The name She*Riffs suggests a nod to the state's most notorious politician, but the truth behind it was much simpler. One day, Stern and her husband, Pete Hinz (also in JJCnV), were driving on a freeway when they saw several sheriff's cars on the road. "I'm surprised there's not an all-women garage band called the She*Riffs," he said.
And Stern remembers thinking, "I'm surprised Chela isn't in a band called the She*Riffs; she's always been in so many garage-y bands."
Her husband's observation proved prophetic.
"[The name works] because of where we live. There is that connection," she says. "I can't say that was the original idea behind it, but . . . we're all interested in that situation and seeing change, so it's a good [fit]."
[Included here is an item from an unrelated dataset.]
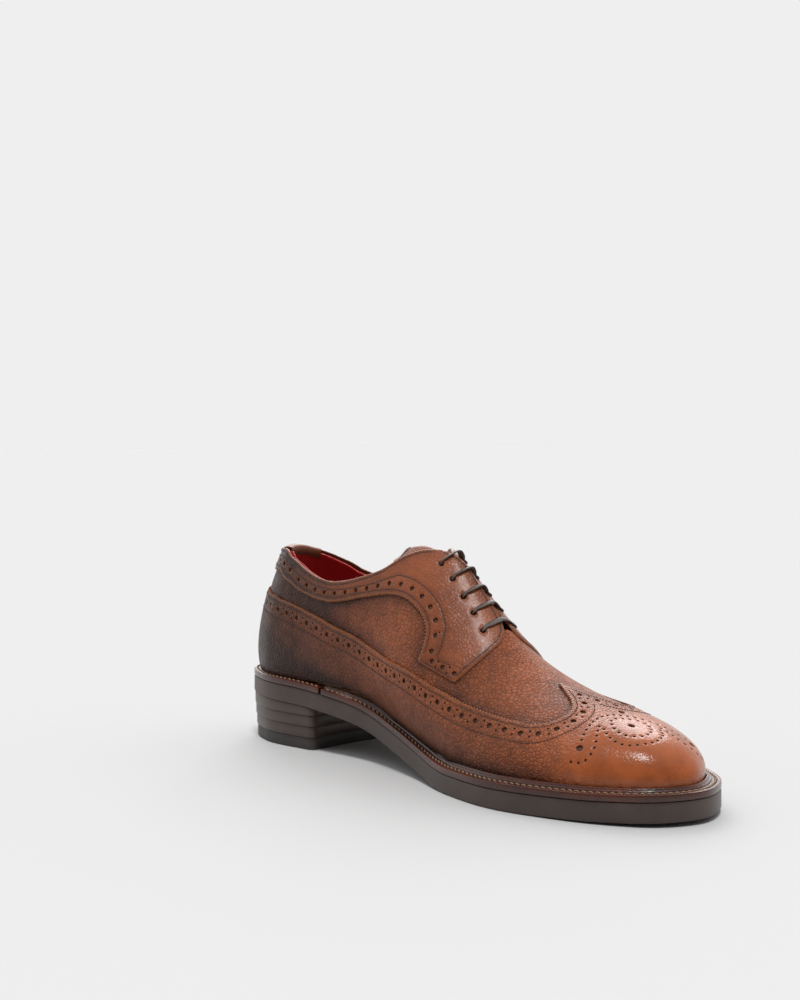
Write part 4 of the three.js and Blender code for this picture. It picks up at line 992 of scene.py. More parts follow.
def wing_edge(side):
    if side > 0:
        flat = [(218.5, 0), (225, 3), (232.5, 7), (239, 12.5), (241.5, 19), (239, 26), (232, 32)]
        steep = [(221, 36), (206, 38), (184, 42.5), (161, 49.5), (135, 56.5), (109, 63), (85, 69), (60, 74.5)]
    else:
        flat = [(218.5, 0), (225, 3), (232.5, 6.8), (238, 12.4), (239, 18.3), (236, 24.3), (229, 29.5)]
        steep = [(221, 34.6), (209, 36.3), (198, 38.5), (184, 42.3), (165.5, 48.4), (147, 54.2),
                 (117.5, 60.4), (91, 67.1), (70, 72.3), (51, 76.1)]
    return ([top(side, l, w) for l, w in flat] + [wall(side, l, z) for l, z in steep]
            + [heel(side * 60, 79.5), heel(side * 30, 81), heel(side * BACK, 81.5)])


EYES = [(148, 8.3), (156, 8.7), (164, 9.3), (171.5, 9.6), (179, 10.8)]
EYE_R = 1.55
THREAD_AT = 4.7        # from the foot to the middle of the threads of the outer layer
RIM_IN = 1.9           # from a folded edge to the stitches beside it
BIG_HOLE, SMALL_HOLE, TOE_HOLE, TOE_BIG_HOLE = 1.42, .56, .66, 1.65    # radii
BIG_DEPTH, SMALL_DEPTH = .95, .6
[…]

The initial response to news of the band's existence had everyone going "cuckoo bananas," Stern says. Soon, seemingly everyone was asking her when they could see the She*Riffs play. When the group included just Stern and Bag, they knew only five or six songs, but as a full band, their set grew rapidly. Then they started booking shows and put together a 40-minute set, and their profile in the punk scene began to rise quickly.
Bag admired everyone in the band for being daring enough to practice a song only twice before playing it live, but it didn't come easily for all of them. Stern acknowledged that it used to freak her out until she realized that mistakes were inevitable, regardless of how much she practiced. As long as she didn't make a face acknowledging a flubbed note and just moved on, everything would be fine.
Bag's and Stern's approaches to songwriting varied, but the themes overlapped into topics of censorship, femininity, love, consent, politics, and sexism. Bag recalls that when she began writing songs, she came from a background in philosophy, and she thought the process was like writing an article, "to be very precise with your language and build a little fortress around your argument so that people can't get in and break holes in it.
"I would write a song and think, 'There's no way you can misinterpret this!' I later realized it's actually very good to have that ambiguity, so that people can make that personal connection."
Stern says she doesn't believe her songs are about anything at all at the moment she's writing them. It's not until later, when she pays close attention, that she realizes it's about a specific moment. She knows that it's "coming from somewhere — I just don't know [where] and I'm not thinking about it." These two writing approaches blended together to create the She*Riffs sound.
Then, there's that aforementioned theme song, performed at the beginning and the end of each of the handful of gigs they played. Written by Mischke, it's a concise distillation of the She*Riffs' style, but it's also flexible: During a show in support of the Joe Arpaio Recall effort at Bragg's Pie Factory, they made a minor alteration to the lyrics, singing, "Arpaio, you're going down / 'Cause we're the new sheriffs in town!"
A recent tour of California sent the She*Riffs to play well-attended shows in Los Angeles and San Diego, but the gigs wound up signaling the end of their term as Phoenix's new sheriffs in town, because the "Violence Girl" has told her bandmates she will be moving back to her home state of California. Stern will continue to play guitar and sing in JJCnV, and Mischke and Young have the oft-gigging French Girls to keep them busy.
The She*Riffs did manage to document their output for an EP that they sold at their handful of performances. For her part, memoirist Alice Bag thinks it's as important as ever before to leave a record of what is, especially given the fragile nature of rock bands. She says she always was aware of the importance of writing and recording music when you can, rather than waiting for what she calls "perfect circumstances to record in a professional studio," because those opportunities may never come.
Their time as a band was brief, but the spring of 2013 will be remembered in the garage-punk scene as a time when there were four new She*Riffs in town.